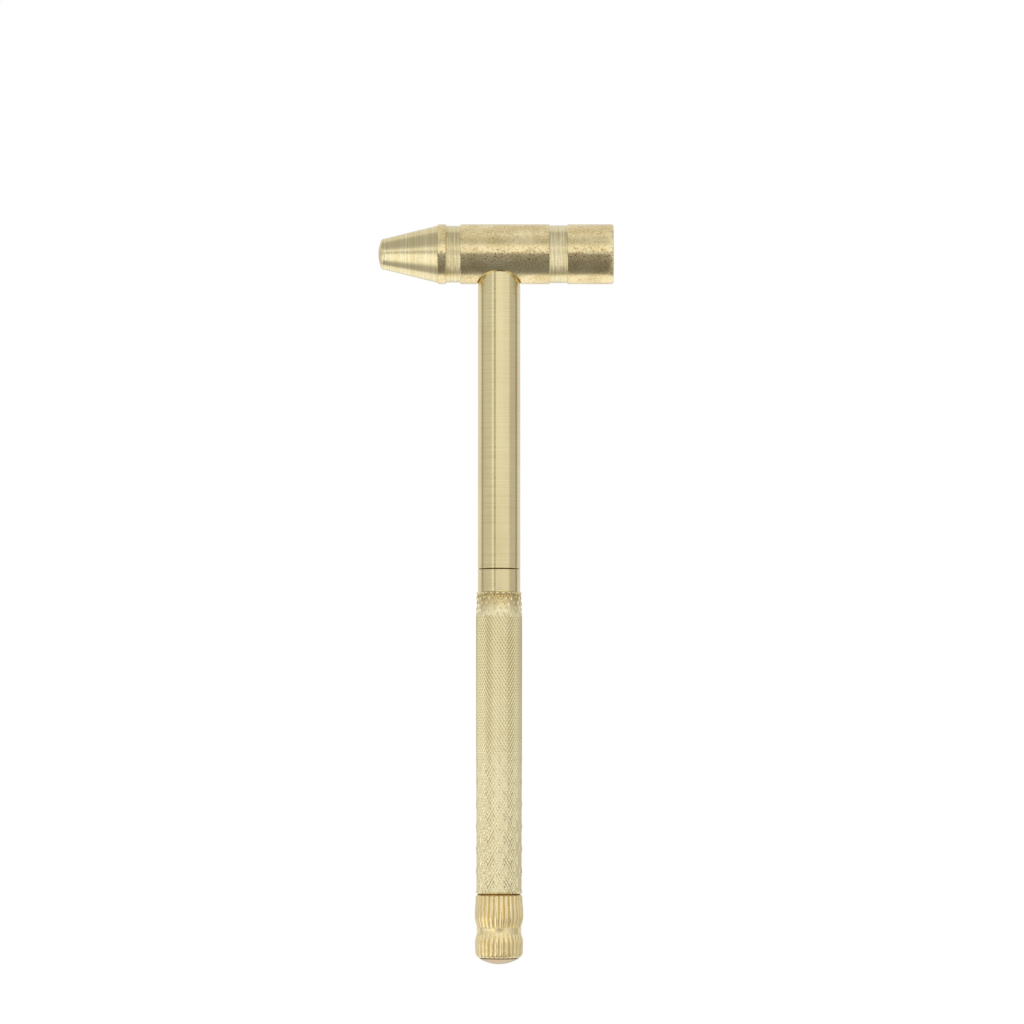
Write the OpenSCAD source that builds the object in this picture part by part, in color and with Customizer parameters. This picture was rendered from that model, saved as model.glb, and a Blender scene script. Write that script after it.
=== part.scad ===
// Brass bench hammer with four screwdrivers nested in its handle.
// Millimetres. +Z runs up the shaft and +X points from the shaft to the striking face.
// The origin is the lowest point of the tail dome, on the shaft's axis.
// Every driver sits inside the next larger one, and each is drawn out downwards.

/* [Overall] */
// Height from the tail dome to the top of the head
overall_h = 160; // [158:1:166]

/* [Head] */
// Length of the head from the nose to the striking face
head_len = 51; // [49:0.5:54]
// Diameter of the head's barrel
head_d = 13; // [12.4:0.2:14]
// Distance from the nose to the shaft's axis
nose_to_shaft = 26.2; // [25:0.1:28]
// Length of the tapered nose
nose_len = 12.9; // [10:0.1:13]
// Diameter of the nose at its rounded rim
nose_d = 6.8; // [5.6:0.2:8]
// Length of the plain ring behind the nose
ring_len = 1.8; // [1.4:0.1:3]
// Length of the groove band behind the ring
rear_band_len = 3.1; // [2:0.1:3.4]
// Length of the middle barrel, which the shaft enters
barrel_len = 19.3; // [18:0.1:21]
// Length of the groove band next to the striking end
front_band_len = 3.9; // [2:0.1:4.2]

/* [Shaft] */
// Outer diameter of the shaft tube and of the grip's collar
shaft_d = 9.2; // [9:0.1:9.6]
// Bore of the shaft tube, which houses the large blade
shaft_bore_d = 6.6; // [6:0.1:7]
// Diameter of the stud that screws the tube into the head
stud_d = 7; // [6:0.1:8]
// Height of the joint between the shaft tube and the grip
joint_z = 85.1; // [84:0.1:87]

/* [Grip] */
// Diameter over the knurl
grip_d = 10; // [9.8:0.1:10.6]
// Length of the plain collar above the knurl
collar_len = 4.9; // [3:0.1:6]
// Diameter of the threaded spigot that screws into the shaft tube
spigot_d = 7.6; // [7.4:0.1:7.7]
// Length of that spigot
spigot_len = 11; // [8:0.5:12]
// Bore of the grip, which houses the medium driver
grip_bore_d = 6.8; // [6.7:0.1:7]

/* [Tail knob] */
// Height of the knob from its dome to its top edge
knob_h = 14.5; // [14:0.1:15]
// Number of straight flutes around the knob
flute_count = 28; // [24:1:30]
// Diameter of the knob's threaded step that screws into the grip
grip_step_d = 7.9; // [7.7:0.1:8]
// Length of that step
grip_step_len = 5.5; // [5:0.5:6]
// Diameter of the step that screws into the medium barrel
medium_step_d = 4.9; // [4.8:0.1:5]
// Length of that step
medium_step_len = 4.5; // [4:0.5:5]
// Diameter of the step that screws into the small barrel
small_step_d = 2.9; // [2.8:0.1:3]
// Length of that step
small_step_len = 4; // [3.5:0.5:4.5]

/* [Nested drivers] */
// Diameter of the large blade's shank
large_blade_d = 5; // [4:0.1:5.2]
// Length of the large blade beyond the grip's spigot
large_reach = 48; // [40:1:48]
// Diameter of the medium barrel
medium_barrel_d = 6.4; // [6.3:0.1:6.5]
// Length of the medium barrel
medium_barrel_len = 39.5; // [38.5:0.5:40.5]
// Diameter of the medium blade's shank
medium_blade_d = 3; // [2.4:0.1:3.2]
// Length of the medium blade beyond its barrel
medium_reach = 11.5; // [10:0.5:11.5]
// Diameter of the small barrel
small_barrel_d = 4.1; // [4:0.1:4.2]
// Length of the small barrel
small_barrel_len = 17; // [16.5:0.5:17.5]
// Diameter of the small blade's shank
small_blade_d = 1.8; // [1.5:0.1:2]
// Length of the small blade beyond its barrel
small_reach = 10; // [8:0.5:10]
// Diameter of the fine blade's shank
fine_blade_d = 1.4; // [1:0.1:1.5]
// Length of the fine blade beyond the knob's last step
fine_reach = 7.5; // [6:0.5:7.5]

/* [Hidden] */
$fn = 96;

BRASS_AGED = "#a68d4e";
BRASS_SATIN = "#cdbf8c";
BRASS_MATT = "#d4c690";
BRASS_GOLD = "#d3b866";
STEEL = "#b9bcc0";

// Clearances: between seated end faces, and all round a thread or a sliding barrel
seat_gap = 0.05;
thread_gap = 0.05;
slide_gap = 0.2;
// Overshoot of a cutting shape past the face it opens
cut = 1;
tiny = 0.01;
edge_chamfer = 0.12;
end_chamfer = 0.4;

// Head
head_r = head_d / 2;
nose_r = nose_d / 2;
head_axis_z = overall_h - head_r;
nose_crown = 0.4;
nose_edge_r = 1;
nose_end_r = head_r - 0.25;
rear_band_r = head_r - 0.3;
front_band_r = head_r - 0.2;
// The shaft's shoulder seats below the head's axis, and the stud's blind hole ends above it
shoulder_z = head_axis_z - 4;
stud_top_z = head_axis_z + 3;

// Shaft and grip
shaft_r = shaft_d / 2;
grip_r = grip_d / 2;
spigot_r = spigot_d / 2;
tube_z = joint_z + seat_gap;
spigot_top_z = joint_z + spigot_len;
knurl_top_z = joint_z - collar_len;
// The tube's bore is blind, so that the stud stays solid
shaft_bore_top_z = shoulder_z - 2.5;

// Knob: a neck lets the thin dark gap show below the grip
neck_h = 0.5;
neck_r = shaft_r - 0.2;
neck_top_z = knob_h + neck_h;
grip_z = neck_top_z + seat_gap;
medium_step_z = neck_top_z + grip_step_len;
small_step_z = medium_step_z + medium_step_len;
step_top_z = small_step_z + small_step_len;
dome_r = 8;
lobe_low_r = 5.15;
lobe_high_r = 5.27;
waist_r = 4.75;
knob_top_r = 5;
flute_r = 0.42;
flute_root_r = 4.84;

// Nested drivers, from the tail upwards
medium_z = medium_step_z + seat_gap;
medium_top_z = medium_z + medium_barrel_len;
medium_tip_z = medium_top_z + medium_reach;
small_z = small_step_z + seat_gap;
small_top_z = small_z + small_barrel_len;
small_tip_z = small_top_z + small_reach;
fine_tip_z = step_top_z + fine_reach;
large_tip_z = spigot_top_z + large_reach;
// Each cavity ends this far above the tip it houses
tip_room = 1.5;
fine_tip_room = 1;
large_tang_z = joint_z - 8;
medium_tang_len = 4;
small_tang_len = 3;
fine_tang_len = 8;
// Length of each blade's flats and thickness of its tip
large_tip = [12, 0.9];
medium_tip = [7, 0.6];
small_tip = [4.5, 0.4];
fine_tip = [3.5, 0.3];

// Threads are rings of V grooves of this pitch and depth
coarse_pitch = 1;
coarse_depth = 0.4;
fine_pitch = 0.6;
fine_depth = 0.22;

// Points of an arc about (cx, cy) from angle a0 to a1
function arc(cx, cy, r, a0, a1, steps = 8) =
    [for (i = [0:steps]) let (a = a0 + (a1 - a0) * i / steps)
        [cx + r * cos(a), cy + r * sin(a)]];

// Points of a soft S from (r0, z0) to (r1, z1)
function blend(r0, z0, r1, z1, steps = 4) =
    [for (i = [0:steps]) let (t = i / steps)
        [r0 + (r1 - r0) * (1 - cos(180 * t)) / 2, z0 + (z1 - z0) * t]];

// Outline of a threaded length from z0 up to z1: V grooves with a plain end on both sides
function thread(r, z0, z1, pitch, depth) =
    let (turns = floor((z1 - z0) / pitch) - 1, start = z1 - (turns + 0.5) * pitch)
    concat([[r, z0]],
           [for (i = [0:turns - 1], k = [0:2])
               [r - (k == 1 ? depth : 0), start + (i + k * 0.45) * pitch]],
           [[r, z1 - depth], [r - depth, z1]]);

// Revolves an outline of (radius, height) points about Z
module turned(outline) {
    rotate_extrude() polygon(outline);
}

// A plain round hole from z0 to z1
module hole(r, z0, z1) {
    translate([0, 0, z0]) cylinder(r = r, h = z1 - z0);
}

// A screwdriver blade: round shank from z0 to z1 with two flats that taper to the tip
module blade(d, z0, z1, tip) {
    tip_len = tip[0];
    tip_t = tip[1];
    color(STEEL) difference() {
        translate([0, 0, z0]) cylinder(d = d, h = z1 - z0);
        for (side = [-1, 1])
            rotate([90, 0, 0])
                linear_extrude(d + cut, center = true)
                    polygon([[side * tip_t / 2, z1 + tiny], [side * d, z1 + tiny],
                             [side * d, z1 - tip_len], [side * d / 2, z1 - tip_len]]);
    }
}

// A driver's barrel: chamfered front, threaded mouth at the tail, cavity for the next driver
module barrel(r, z0, z1, mouth_r, mouth_len, cavity_r, cavity_z, tang_r, tang_len) {
    nose_taper = 2;
    nose_rim = 0.5;
    color(BRASS_SATIN) difference() {
        turned([[0, z0], [r - edge_chamfer, z0], [r, z0 + edge_chamfer], [r, z1 - nose_taper],
                [tang_r + nose_rim, z1], [0, z1]]);
        hole(mouth_r, z0 - cut, z0 + mouth_len);
        hole(cavity_r, z0 - cut, cavity_z);
        hole(tang_r, z1 - tang_len, z1 + cut);
    }
}

module hammer_head() {
    ring_s = nose_len + ring_len;
    rear_s = ring_s + rear_band_len;
    barrel_s = rear_s + barrel_len;
    front_s = barrel_s + front_band_len;
    crown_edge_r = nose_r - nose_edge_r;
    crown_r = (crown_edge_r * crown_edge_r + nose_crown * nose_crown) / (2 * nose_crown);
    crown_a = asin(crown_edge_r / crown_r);
    // (radius, distance from the nose)
    outline = concat(
        arc(0, crown_r, crown_r, -90, -90 + crown_a),
        arc(crown_edge_r, nose_crown + nose_edge_r, nose_edge_r, -60, 0),
        [[nose_end_r, nose_len], [head_r, nose_len], [head_r, ring_s],
         [rear_band_r, ring_s], [rear_band_r, rear_s],
         [head_r, rear_s], [head_r, barrel_s],
         [front_band_r, barrel_s], [front_band_r, front_s],
         [head_r, front_s], [head_r, head_len - end_chamfer],
         [head_r - end_chamfer, head_len], [0, head_len]]);
    color(BRASS_AGED) difference() {
        translate([-nose_to_shaft, 0, head_axis_z]) rotate([0, 90, 0]) turned(outline);
        hole(shaft_r, head_axis_z - head_r - cut, shoulder_z);
        hole(stud_d / 2, shoulder_z - cut, stud_top_z);
    }
}

module shaft_tube() {
    thread_len = spigot_len + cut;
    outline = concat(
        [[0, tube_z], [shaft_r - edge_chamfer, tube_z], [shaft_r, tube_z + edge_chamfer],
         [shaft_r, shoulder_z]],
        thread(stud_d / 2, shoulder_z, stud_top_z, coarse_pitch, coarse_depth),
        [[0, stud_top_z]]);
    color(BRASS_SATIN) difference() {
        turned(outline);
        hole(spigot_r + thread_gap, tube_z - cut, tube_z + thread_len);
        hole(shaft_bore_d / 2, tube_z - cut, shaft_bore_top_z);
    }
}

module grip_handle() {
    shoulder = (grip_r - shaft_r) / 2;
    body = concat(
        [[0, grip_z], [grip_r - end_chamfer, grip_z], [grip_r, grip_z + end_chamfer],
         [grip_r, knurl_top_z - shoulder], [shaft_r, knurl_top_z],
         [shaft_r, joint_z - edge_chamfer], [shaft_r - edge_chamfer, joint_z]],
        thread(spigot_r, joint_z, spigot_top_z, coarse_pitch, coarse_depth),
        [[0, spigot_top_z]]);
    color(BRASS_MATT) difference() {
        turned(body);
        hole(grip_step_d / 2 + thread_gap, grip_z - cut, medium_step_z + seat_gap);
        hole(grip_bore_d / 2, grip_z - cut, medium_tip_z + tip_room);
        hole(large_blade_d / 2, large_tang_z, spigot_top_z + cut);
    }
}

module large_blade() {
    blade(large_blade_d, large_tang_z, large_tip_z, large_tip);
}

module medium_barrel() {
    barrel(medium_barrel_d / 2, medium_z, medium_top_z,
           medium_step_d / 2 + thread_gap, medium_step_len + seat_gap,
           small_barrel_d / 2 + slide_gap, small_tip_z + tip_room,
           medium_blade_d / 2, medium_tang_len);
}

module medium_blade() {
    blade(medium_blade_d, medium_top_z - medium_tang_len, medium_tip_z, medium_tip);
}

module small_barrel() {
    barrel(small_barrel_d / 2, small_z, small_top_z,
           small_step_d / 2 + thread_gap, small_step_len + seat_gap,
           fine_blade_d / 2 + 2 * slide_gap, fine_tip_z + fine_tip_room,
           small_blade_d / 2, small_tang_len);
}

module small_blade() {
    blade(small_blade_d, small_top_z - small_tang_len, small_tip_z, small_tip);
}

module tail_knob() {
    dome_a = asin(lobe_low_r / dome_r);
    // The waist stands at half height, with the gentler slope below it
    lobe_low_z = 0.34 * knob_h;
    waist_z = [0.5 * knob_h, 0.55 * knob_h];
    lobe_high_z = [0.68 * knob_h, 0.85 * knob_h];
    outline = concat(
        arc(0, dome_r, dome_r, -90, -90 + dome_a),
        blend(lobe_low_r, lobe_low_z, waist_r, waist_z[0]),
        blend(waist_r, waist_z[1], lobe_high_r, lobe_high_z[0]),
        blend(lobe_high_r, lobe_high_z[1], knob_top_r, knob_h),
        [[neck_r, knob_h], [neck_r, neck_top_z]],
        thread(grip_step_d / 2, neck_top_z, medium_step_z, coarse_pitch, coarse_depth),
        thread(medium_step_d / 2, medium_step_z, small_step_z, fine_pitch, fine_depth),
        thread(small_step_d / 2, small_step_z, step_top_z, fine_pitch, fine_depth),
        [[0, step_top_z]]);
    color(BRASS_GOLD) difference() {
        turned(outline);
        for (i = [0:flute_count - 1])
            rotate([0, 0, i * 360 / flute_count])
                translate([flute_root_r + flute_r, 0, -cut])
                    cylinder(r = flute_r, h = knob_h + 2 * cut);
        hole(fine_blade_d / 2, step_top_z - fine_tang_len, step_top_z + cut);
    }
}

module fine_blade() {
    blade(fine_blade_d, step_top_z - fine_tang_len, fine_tip_z, fine_tip);
}

hammer_head();
shaft_tube();
grip_handle();
large_blade();
medium_barrel();
medium_blade();
small_barrel();
small_blade();
tail_knob();
fine_blade();
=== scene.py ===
# %% [markdown]
# # A brass hammer with screwdrivers inside its handle
# Everything here is turned on a lathe. A head sits across a tube, the tube screws to a knurled grip, and the
# grip holds three small screwdrivers, one inside the next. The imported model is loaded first: it says where
# each piece is and which body it moves with, and every piece made below takes its place from it.

# %% Load the frame
import math
import random

import bmesh
import bpy
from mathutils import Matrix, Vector


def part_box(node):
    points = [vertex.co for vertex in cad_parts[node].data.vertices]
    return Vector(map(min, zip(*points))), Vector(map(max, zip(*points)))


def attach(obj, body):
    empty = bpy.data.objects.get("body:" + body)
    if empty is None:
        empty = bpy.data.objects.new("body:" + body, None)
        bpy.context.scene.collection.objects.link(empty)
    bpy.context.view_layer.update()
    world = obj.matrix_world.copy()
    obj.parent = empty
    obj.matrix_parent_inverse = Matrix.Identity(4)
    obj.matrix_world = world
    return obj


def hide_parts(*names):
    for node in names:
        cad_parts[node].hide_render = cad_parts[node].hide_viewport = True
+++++
▸ What you need to do: Return the opening line of the data and every line after it through the line containing "overall_h = 160; // [158:1:166]", please, exactly as written and with nothing added.

▸ Answer to this exercise:
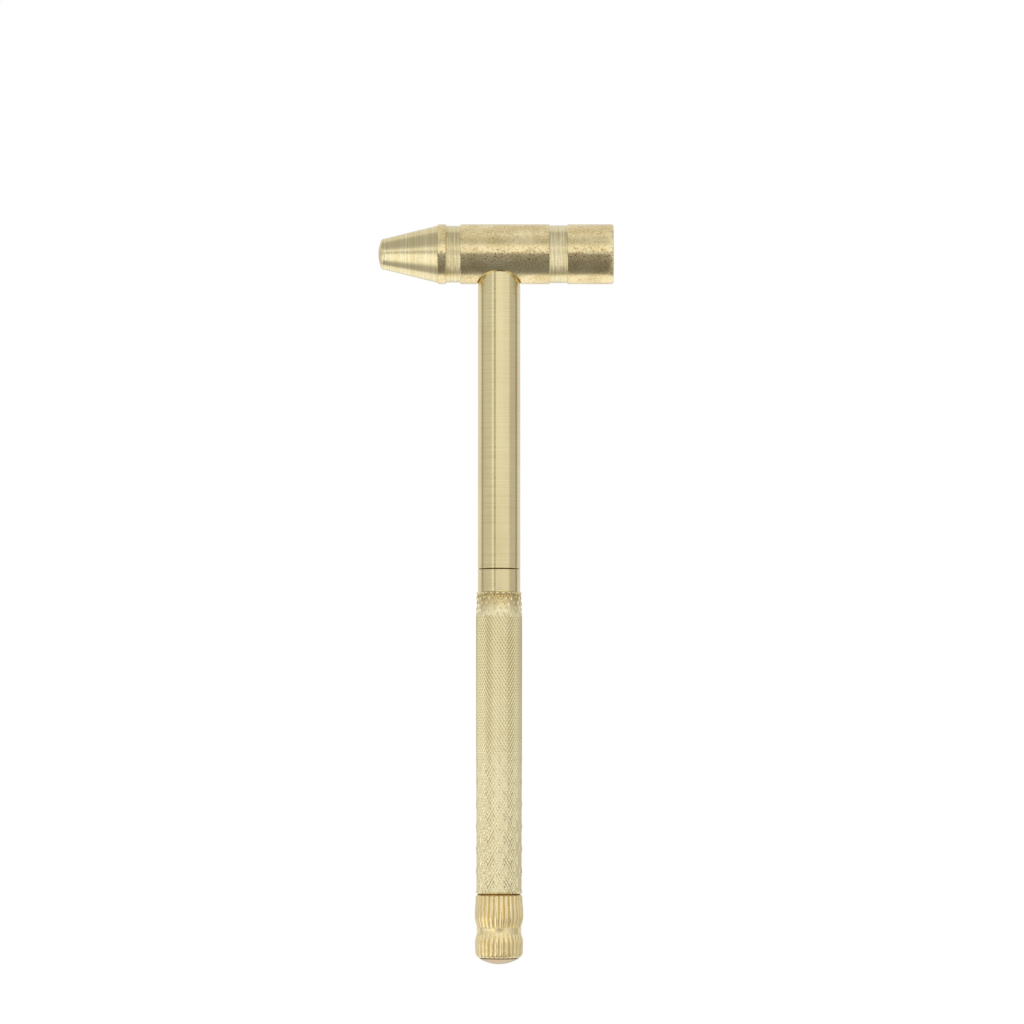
Write the OpenSCAD source that builds the object in this picture part by part, in color and with Customizer parameters. This picture was rendered from that model, saved as model.glb, and a Blender scene script. Write that script after it.
=== part.scad ===
// Brass bench hammer with four screwdrivers nested in its handle.
// Millimetres. +Z runs up the shaft and +X points from the shaft to the striking face.
// The origin is the lowest point of the tail dome, on the shaft's axis.
// Every driver sits inside the next larger one, and each is drawn out downwards.

/* [Overall] */
// Height from the tail dome to the top of the head
overall_h = 160; // [158:1:166]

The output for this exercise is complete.